Sir James, who is best known as the inventor of the bagless vacuum cleaner and was recently named as the wealthiest man in Britain, said that a “snobbish” attitude is discouraging youngsters from pursuing engineering as a career.

He warned that the UK is facing a shortage of engineers, saying that the country is not training enough.

Lowing fees for engineering degrees would “act as an incentive” for students, Sir James said, adding: “Engineering is seen as a difficult subject and others are seen as easier. If you have reduced fees, you do a difficult subject and you have to work hard, but you pay less.”

Students pay up to £9,250 per year for tuition fees regardless of which subject they study. Vice-Chancellors are generally opposed to any fee cuts, arguing that this would send the sector into crisis.

Earlier this month, the Dyson Institute was handed powers to award its own degrees, becoming the first under new legislation designed to encourage new and innovative universities.

Sir James set up the institution four years ago after becoming frustrated at the shortage of British engineers as well as the “appalling” levels of debt students take on from going to university.

Undergraduates at The Dyson Institute of Engineering and Technology do not pay any tuition fees, and instead are paid £18,000 a year to do a full-time job in research and development alongside their academic studies.

At the end of their degree, students who have met all the requirements of their course and work are offered a job by Dyson but are not under any obligation to take it.

Sir James said that Britain has a “cultural” problem with manufacturing, adding: “It is a snobbish thing, people look down their noses at manufacturing.”
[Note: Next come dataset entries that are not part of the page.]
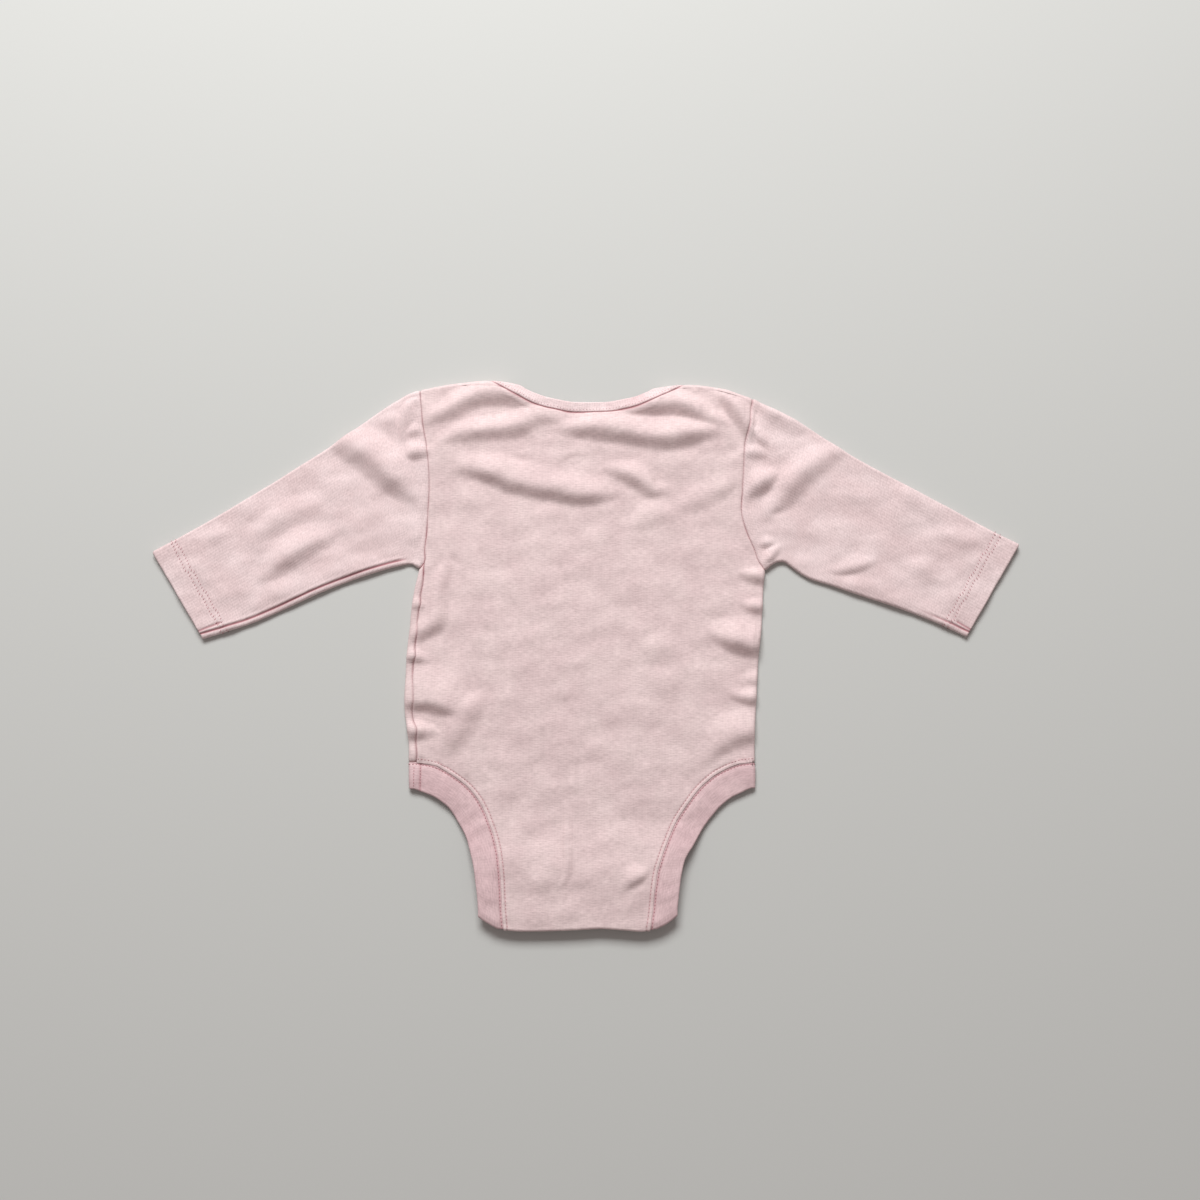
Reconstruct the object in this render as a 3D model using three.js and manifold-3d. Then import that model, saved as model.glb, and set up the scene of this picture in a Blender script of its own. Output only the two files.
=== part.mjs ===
import * as THREE from "three";
import Module from "manifold-3d";

// Sizes in millimetres: x across the garment, y towards the neck, z up from the surface it lies on.
const WALL = 1.0; // knit cloth, one layer
const SEAM_GAP = 0.3; // space between neighbouring pieces
const LOWER_MID = WALL / 2; // middle of the front panel, which rests on the surface
const LAYER_SPACE = 1.0; // air between the two layers where they lie flat
const LEAST_SPACE = 0.35; // air left at the bottom of a crease
const HEM_EXTRA = 0.5; // how much the turned sleeve hem adds to the inside
const TRIM_EXTRA = 0.4; // how much a binding or leg band adds to one side
const BINDING_WIDTH = 6.6;
const NECK_GAP = 0.46; // the neck seam is a little more open, where it turns over the shoulder fold
const BAND_WIDTH = 14.5;
const SIDE_SEAM_INSET = 4.5; // side seams lie this far inside the folded edge
const LAP_DEPTH_STEPS = [0.3, 0.62, 1]; // rows of the shoulder lap, as shares of its depth
const FOLD_TURNS = [0.25, 0.5, 0.75, 1]; // rows round a fold, as shares of the half turn
const SHOULDER_LIFT = 1.4; // the layers of the shoulder lap raise the back by this
const SHOULDER_LAP_LEVEL = 2.2; // middle of the front panel where it lies over the lap
const CROTCH_LIFT = 4.3; // the closed snaps raise the back by this
const CROTCH_FOLD_RADIUS = 1.05;
const FLAP_LIFT = 1.0; // the snap caps raise the end of the front panel by this
const FLAP_END = -157;
const FLAP_TOP = -110;
const TAB_END = -133;
const SNAP_Y = -145.5;
const SNAP_SPACING = 27;
const CROTCH_MIDDLE = -4.8;
const NECK_MIDDLE = 2.35;
const CUFF_DEPTH = 14;
const CORNER_INSET = 3; // side seams meet the armhole this far from the fold
const SHOULDER_Y = 153; // about where the armhole seam meets the shoulder fold

// Where the upper layer leaves its flat level: start and length of each ramp.
const SHOULDER_RAMP = { start: 94, length: 22 };
const SLEEVE_RAMP = { start: 104, length: 32 };
const CROTCH_RAMP = { start: -99, length: -31 };
const CUFF_RAMP = { start: CUFF_DEPTH, length: 14 };
const EDGE_RAMP = { start: 3, length: 11 };

// Where the front panel rises over the shoulder laps, from their edge, and over the snap caps.
const LAP_RAMP = { start: -20, length: 10 };
const CAP_RAMP = { start: -112, length: -14 };

// Rows of numbers as objects with the named columns.
const table = (columns, rows) => rows.map((row) => {
  const names = columns.split(" ");
  return Object.fromEntries(names.map((name, i) => [name, row[i]]));
});

// Folded side edges of the body.
const SIDES = table("y left right", [
  [48.3, -99.5, 107.2], [44, -100.4, 106.9], [35.6, -102.6, 106.4], [23.5, -104.2, 105.6],
  [11.4, -105.1, 104.8], [2.4, -106.0, 103.4], [-6.6, -106.6, 102.7], [-18.5, -107.0, 101.9],
  [-30.3, -107.2, 101.1], [-38, -106.9, 100.6], [-46, -105.6, 100.0], [-54, -104.5, 99.7],
  [-66, -103.9, 99.6], [-82, -103.3, 99.4],
]);

// Armhole seams on the back, from the shoulder down.
const ARMHOLES = table("y left right", [
  [157, -101.3, 103.0], [147, -100.2, 100.3], [136, -99.1, 99.0], [124, -96.9, 96.2],
  [112, -95.4, 95.5], [97, -94.7, 94.7], [81, -95.4, 94.0], [69, -96.0, 97.3],
  [59, -96.9, 101.5], [52, -96.8, 103.9], [48.5, -98.3, 106.2],
]);

// The folded top edge across both shoulders.
const SHOULDERS = table("x y", [
  [-101.9, 157.9], [-95.8, 159.6], [-89.7, 160.8], [-83.6, 161.9], [-77.4, 162.7], [-71.3, 163.3],
  [-65.2, 163.5], [-59, 163.4], [-52.9, 162.9], [-42, 161.6], [46, 159.8], [52, 160.6],
  [59.4, 161.4], [66, 161.6], [72, 161.2], [76, 160.6], [82.1, 159.4], [88.2, 157.6],
  [94.3, 155.6], [101.7, 152.8],
]);

// Back neck seam: distance from the middle, and height with the shoulder laps opened out flat.
const BACK_NECK = table("from y", [
  [0, 143.9], [8, 144.0], [14, 144.5], [20, 145.6], [30.6, 148.1], [37, 150.6], [42.5, 153.3],
  [49.5, 156.9], [57, 161.3], [65, 167], [75, 173.8], [85, 180.2], [95, 186.3], [106, 192.6],
]);

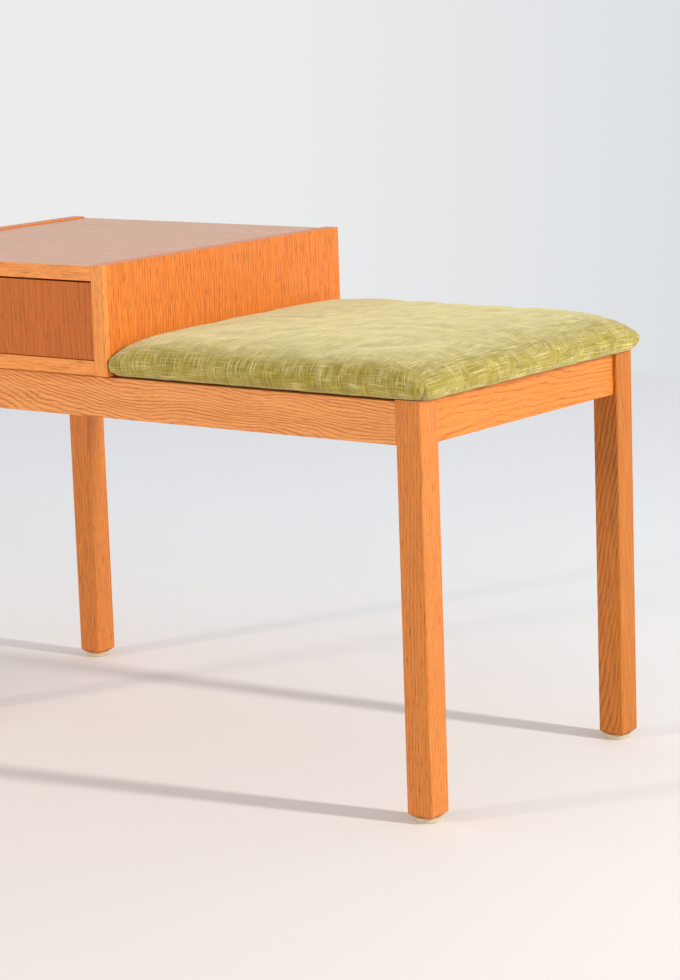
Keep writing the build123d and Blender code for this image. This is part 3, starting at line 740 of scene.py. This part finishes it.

He told The Sunday Telegraph: “Charles Dickens and William Blake despised industry and the process of making money by manufacturing.

“There has been an antipathy to manufacturing and making things and engineering that has existed for 300 years.

“The British want to be part of a professional class, they want to be doctors, lawyers and bankers. They don’t want to make things and be engineers, that is considered a stupid thing to do. They think it is ok to make money as a banker that’s ok but not if you make something.”